The Big PictureThis example highlights for me that the role of content knowledge in teaching is wide and varied. The content knowledge I mention here is often referred to as specialized content knowledge. It's the content knowledge needed to evaluate a student solution that you may have never seen or thought about before. It's the content knowledge needed to project a problem-solving strategy into the future. It's the content knowledge needed to relate problem solving strategies with important conceptual knowledge. The reasons why this is content knowledge is that it need not have anything to do with students. An expert could have proposed these strategies in a journal of physics, and it could then be my job to evaluate the validity of that approach, or to see how that strategy would play out in a variety of situations, or to see what concepts are embedded within that approach.

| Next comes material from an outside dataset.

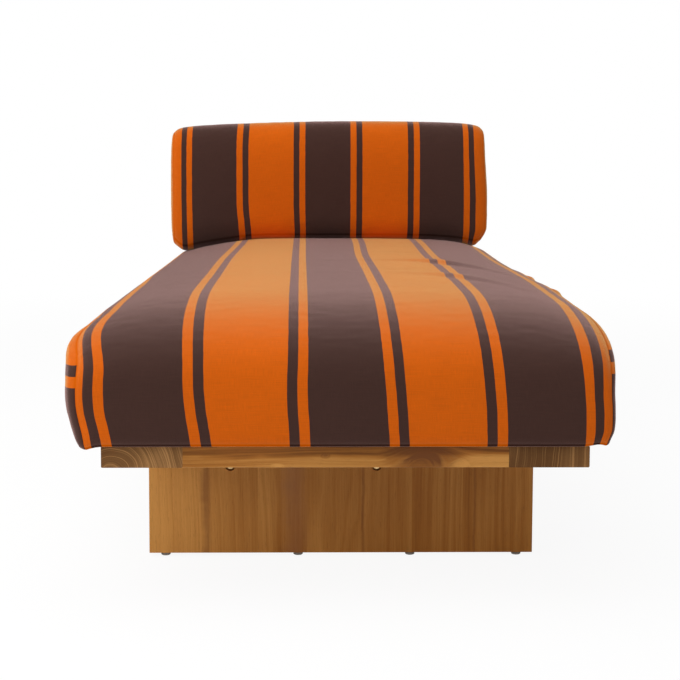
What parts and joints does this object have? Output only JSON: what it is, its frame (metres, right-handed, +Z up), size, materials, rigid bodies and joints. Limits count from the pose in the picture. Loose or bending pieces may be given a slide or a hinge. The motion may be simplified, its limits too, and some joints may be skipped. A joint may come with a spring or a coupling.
{
  "type": "chaise longue",
  "caption": "Chaise longue: slatted wooden platform on panel legs, with a loose striped mattress and a loose back cushion.",
  "frame": {"origin": "on the floor, below the middle of the whole object's box", "axes": "+Z up, +Y towards the head end with the back cushion, +X to the right as seen from the foot end"},
  "size_m": [0.8278, 2.0024, 0.7486],
  "materials": {
    "teak": "oiled teak, fine open grain, satin",
    "brass": "turned brass, slightly dulled",
    "steel": "zinc plated steel",
    "glide_plastic": "moulded grey-brown plastic",
    "striped_canvas": "woven outdoor canvas with orange and dark brown stripes",
    "foam": "foam block in a soft polyester wrap",
    "zip_tape": "woven tape with coil teeth",
    "zip_metal": "dark lacquered zip metal"
  },
  "bodies": {
    "platform": {"left_side_board": "teak", "right_side_board": "teak", "front_cross_rail": "teak", "rear_cross_rail": "teak", "left_ledger": "teak", "right_ledger": "teak", "slat_01": "teak", "slat_02": "teak", "slat_03": "teak", "slat_04": "teak", "slat_05": "teak", "slat_06": "teak", "slat_07": "teak", "slat_08": "teak", "slat_09": "teak", "slat_10": "teak", "slat_11": "teak", "slat_12": "teak", "slat_13": "teak", "slat_14": "teak", "slat_screws": "steel", "ledger_screws": "steel", "front_leg_panel": "teak", "rear_leg_panel": "teak", "front_leg_cleat": "teak", "rear_leg_cleat": "teak", "front_leg_bolts": "brass", "rear_leg_bolts": "brass", "front_leg_nuts": "steel", "rear_leg_nuts": "steel", "front_cleat_screws": "steel", "rear_cleat_screws": "steel", "front_glides": "glide_plastic", "rear_glides": "glide_plastic"},
    "mattress": {"mattress_core": "foam", "mattress_cover_strip": "striped_canvas", "mattress_cover_base": "striped_canvas", "mattress_cover_left": "striped_canvas", "mattress_cover_right": "striped_canvas", "mattress_zip": "zip_tape"},
    "mattress_zip_slider": {"mattress_zip_slider": "zip_metal"},
    "mattress_zip_pull": {"mattress_zip_pull": "zip_metal"},
    "back_cushion": {"cushion_core": "foam", "cushion_cover_strip": "striped_canvas", "cushion_cover_base": "striped_canvas", "cushion_cover_left": "striped_canvas", "cushion_cover_right": "striped_canvas", "cushion_zip": "zip_tape"},
    "cushion_zip_slider": {"cushion_zip_slider": "zip_metal"},
    "cushion_zip_pull": {"cushion_zip_pull": "zip_metal"}
  },
  "joints": [
    {"name": "mattress_lift", "type": "slide", "parent": "platform", "child": "mattress", "axis": [0, 0, 1], "range_m": [0, 0.3]},
    {"name": "cushion_lift", "type": "slide", "parent": "mattress", "child": "back_cushion", "axis": [0, 0, 1], "range_m": [0, 0.3]},
    {"name": "mattress_zip_run", "type": "slide", "parent": "mattress", "child": "mattress_zip_slider", "axis": [-1, 0, 0], "range_m": [0, 0.5984]},
    {"name": "mattress_pull_swing", "type": "hinge", "parent": "mattress_zip_slider", "child": "mattress_zip_pull", "pos_m": [0.2992, 0.9992, 0.3218], "axis": [0, 0, -1], "range_deg": [0, 165]},
    {"name": "cushion_zip_run", "type": "slide", "parent": "back_cushion", "child": "cushion_zip_slider", "axis": [-1, 0, 0], "range_m": [0, 0.5984]},
    {"name": "cushion_pull_swing", "type": "hinge", "parent": "cushion_zip_slider", "child": "cushion_zip_pull", "pos_m": [0.2992, 0.9702, 0.5186], "axis": [0, 0, -1], "range_deg": [0, 165]}
  ]
}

Some of that content knowledge is, in some ways, unique to teachers and teaching; because the range and variety of alternative solutions that teachers face are unique due to the fact that they are dealing with students. Thus, some of the content knowledge that teachers need to evaluate those solutions is unique to their tasks of teaching.
A big question for researchers is, "What kinds of content knowledge do teachers need for teaching? And where do teachers develop that knowledge?"
For me, I have developed a lot of that content knowledge by paying attention to students, by listening and reflecting on what they are doing. And I have further honed this knowledge by actively seeking out and reflecting on potential connections among what students are doing and the disciplinary knowledge and skills of physics. To be sure, I will continue to develop and refine this knowledge as I continue to teach in ways that allow me to listen and reflect on what students are doing. For this reason, how I arrange my classroom teaching in ways that allow me to listen to students is extremely important.
I hope this helps other to understand my concern of
misconceptions listening, in that it provides less opportunities for teachers to develop the knowledge that furthers their teaching along.